» Given data:
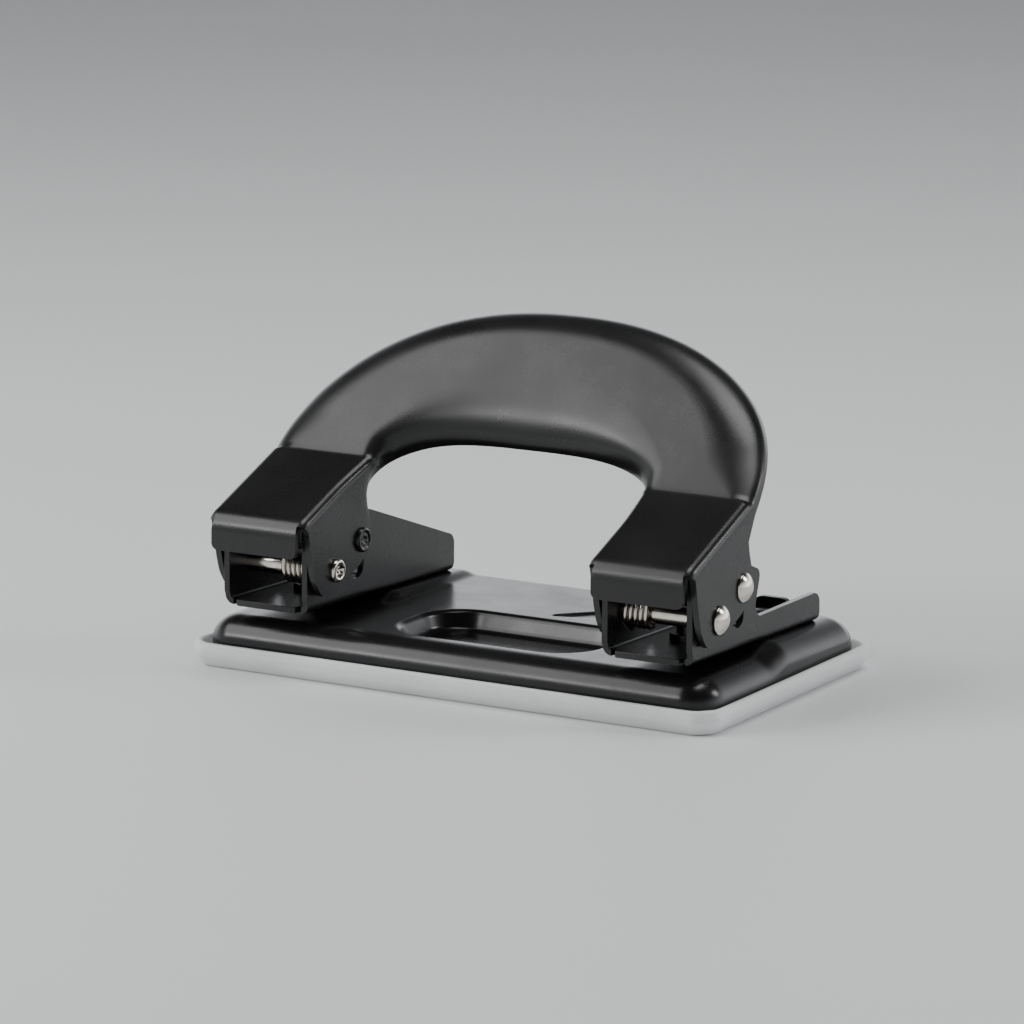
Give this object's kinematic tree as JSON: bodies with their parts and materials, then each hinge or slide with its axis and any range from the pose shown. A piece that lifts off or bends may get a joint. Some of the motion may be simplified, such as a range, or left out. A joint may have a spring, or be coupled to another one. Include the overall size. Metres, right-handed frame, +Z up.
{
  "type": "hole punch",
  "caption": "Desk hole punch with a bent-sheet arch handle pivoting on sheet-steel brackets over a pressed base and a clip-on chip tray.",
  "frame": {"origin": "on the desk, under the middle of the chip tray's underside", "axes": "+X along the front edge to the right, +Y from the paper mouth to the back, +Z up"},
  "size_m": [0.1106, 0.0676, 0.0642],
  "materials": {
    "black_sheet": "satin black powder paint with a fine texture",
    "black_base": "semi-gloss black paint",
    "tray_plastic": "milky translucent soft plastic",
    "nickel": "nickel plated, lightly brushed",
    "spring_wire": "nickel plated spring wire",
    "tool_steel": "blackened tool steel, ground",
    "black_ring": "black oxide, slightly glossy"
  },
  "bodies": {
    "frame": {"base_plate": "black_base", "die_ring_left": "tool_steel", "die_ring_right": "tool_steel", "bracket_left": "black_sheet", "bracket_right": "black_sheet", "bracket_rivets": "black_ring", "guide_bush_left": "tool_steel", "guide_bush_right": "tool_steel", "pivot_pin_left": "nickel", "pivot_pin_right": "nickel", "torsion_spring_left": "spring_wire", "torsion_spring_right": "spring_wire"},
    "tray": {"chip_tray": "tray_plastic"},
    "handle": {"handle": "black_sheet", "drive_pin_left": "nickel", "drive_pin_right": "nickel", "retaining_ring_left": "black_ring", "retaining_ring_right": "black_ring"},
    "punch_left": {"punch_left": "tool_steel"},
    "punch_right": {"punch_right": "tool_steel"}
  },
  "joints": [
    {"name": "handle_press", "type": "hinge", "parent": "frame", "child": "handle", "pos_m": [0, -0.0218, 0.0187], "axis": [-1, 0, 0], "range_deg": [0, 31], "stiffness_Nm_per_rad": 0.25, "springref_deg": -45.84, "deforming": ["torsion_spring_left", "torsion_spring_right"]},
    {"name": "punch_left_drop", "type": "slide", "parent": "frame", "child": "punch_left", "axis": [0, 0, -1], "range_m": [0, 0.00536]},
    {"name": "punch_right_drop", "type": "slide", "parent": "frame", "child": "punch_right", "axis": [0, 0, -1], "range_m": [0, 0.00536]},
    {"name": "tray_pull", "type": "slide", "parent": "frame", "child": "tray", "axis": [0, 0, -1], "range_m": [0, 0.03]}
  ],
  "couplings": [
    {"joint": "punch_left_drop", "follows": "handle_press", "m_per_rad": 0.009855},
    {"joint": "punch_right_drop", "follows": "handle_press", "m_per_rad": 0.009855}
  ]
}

» Task to carry out:
Count up the lines in the listing that hold the word "with", and give that number only.

» The reply:
3